この後は難しい滝も難しい高巻きもなく、順調に進みました。僕が記憶していた4級-くらいのスラブ滝は結局ありませんでした。どこに行っちゃったんだろう?!

 

▲12:10。巨樹ですね! カツラの木かな?

 

▲12:11。水量は乏しいですが、立派なゴルジュですね。

 

▲12:13。倒木帯もありました。

 

▲12:23。分岐点では地図読みもします。僕はいい加減で、本流らしきルートを選ぶだけ。奥多摩ではその程度のルートファインディングで危険な目には遭っていません。

 

▲12:39。今年の奥多摩はが綺麗です。

 

▲12:53。この滝が少し難しい滝かもしれません。土砂で滝の下部分が埋もれてしまっていますね。

 

▲13:02。ナメ滝も現われました。

 

▲13:05。緩傾斜の滝ですが、慎重に。

 

▲13:27。次第に源流の雰囲気になって来ました。

 

▲13:40。水流もそろそろ消失しそうです。

 

▲14:08。
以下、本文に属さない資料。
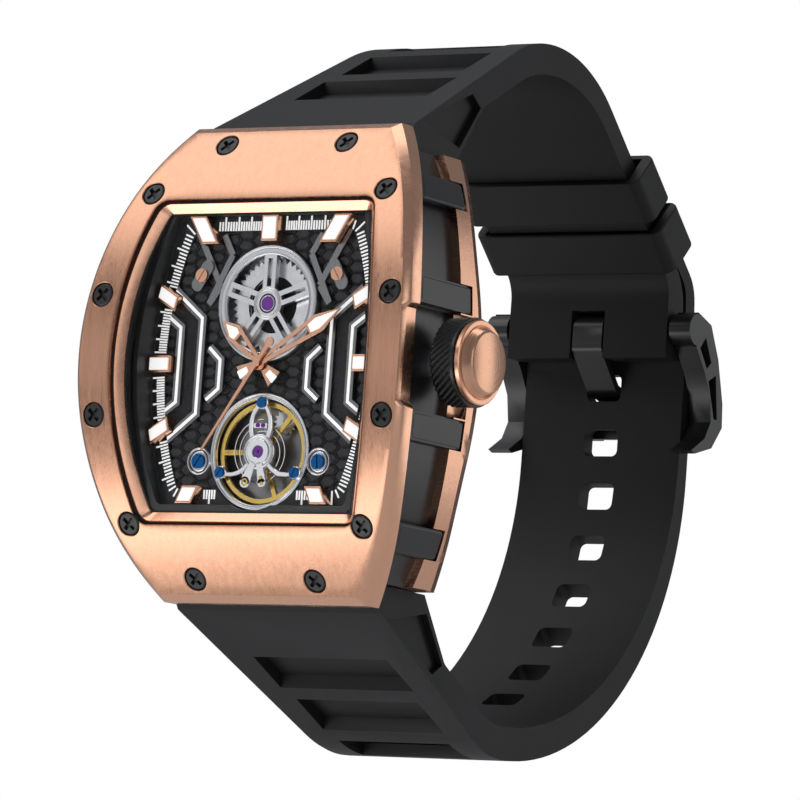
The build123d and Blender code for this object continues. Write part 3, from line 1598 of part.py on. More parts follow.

ラストに待ち受けていた感動は湧き水でした。水も消えた最後の詰め直前、沢形の右の泥壁に岩場があって、その岩の下から水が流れていました。この湧き水は僕もほぼ毎回見ています。

 

▲14:21。さらに沢の奥壁にぶつかった時のことです。その岩場の下から1.5mほどの滝になって水が流れ落ちていました。水が枯れてしまって相当登って来ているのに、突然の小滝です。やはり、奥壁の岩場の下から水が湧き出ていました。ここを見たのは僕は初めてだと思います。いつももっと左を登っていたのだと思います。直前に三俣がありましたけれど、僕はいつも左に入っていたのでしょうかね?

 

▲14:28。奥壁を右側から巻きました。急な泥斜面です。この写真の辺りでは少し傾斜が緩み始めています。

 

▲14:41。最期を詰め上げて、無事に遡行終了。易しい沢なんですけれど、充実感はありますね。元気者のSRさんがトップで到着。僕は2番手でした。

 

▲14:44。ラストのN村さんが最後の力を振り絞って駆け上がって来ました。

 

▲14:55。ヘリが飛んでいました。僕たちの上空で2度ほどホバリングしていました。何か事故か遭難があったのでしょうか? 

 

▲14:58。装備解除する前に記念撮影。右からH田さん、僕、N村さん、SRさん。

 

御前山山頂で装備解除して下山開始しました。すると、すぐに先頭のSRさんが向こうから登って来た女性と英語で語り合っています。そして、その女性は僕たちと一緒に下山することになりました。彼女はシンガポール人で仕事で1週間ほど日本に来ていたんだそうです。来日は3回目だそうですが、この日初めて日本の山を登ったんだそう。明日、成田から帰国するんだそうです。少し不安を感じ始めていたのでしょうね。僕たちと一緒に下山するという選択は正しいと思います。この時間ですから、1回でもルートミスをすると、下山が日没後となりかねません。小さなナップザックのようなのを背負っていました。懐中電灯は持っていたのかな? 彼女は日本語も話せませんし、標識を見ても理解できるかどうか?

 

▲15:31。御前山避難小屋。

 

▲15:59。カツラの巨樹が出て来ました。ここを通るたびに目にする立派な樹です。

 

SRさんは勿論ですが、H田さんも彼女と話していましたね。若いころ、ワーキングホリデイの経験があるのだそうです。さらには、奥多摩駅での反省会にも誘ってみました。彼女は快諾。

 

▲17:11。境橋バス停に到着。

 

▲17:48。彼女にとっても日本での今回最後の夜に楽しい思い出が出来たことでしょう。そして、なんと偶然ですが、H田さんがたまに行っているクライミングジムと同じジムに来日中の彼女も行ったのだそうです。クライミング(ボルダリング)を始めて2年だそうです。 動画を見せてくれましたけれど、ランジ(次のホールドに飛びついて掴む)など交えていましたから、上手なんですね。電車で一緒に帰りました。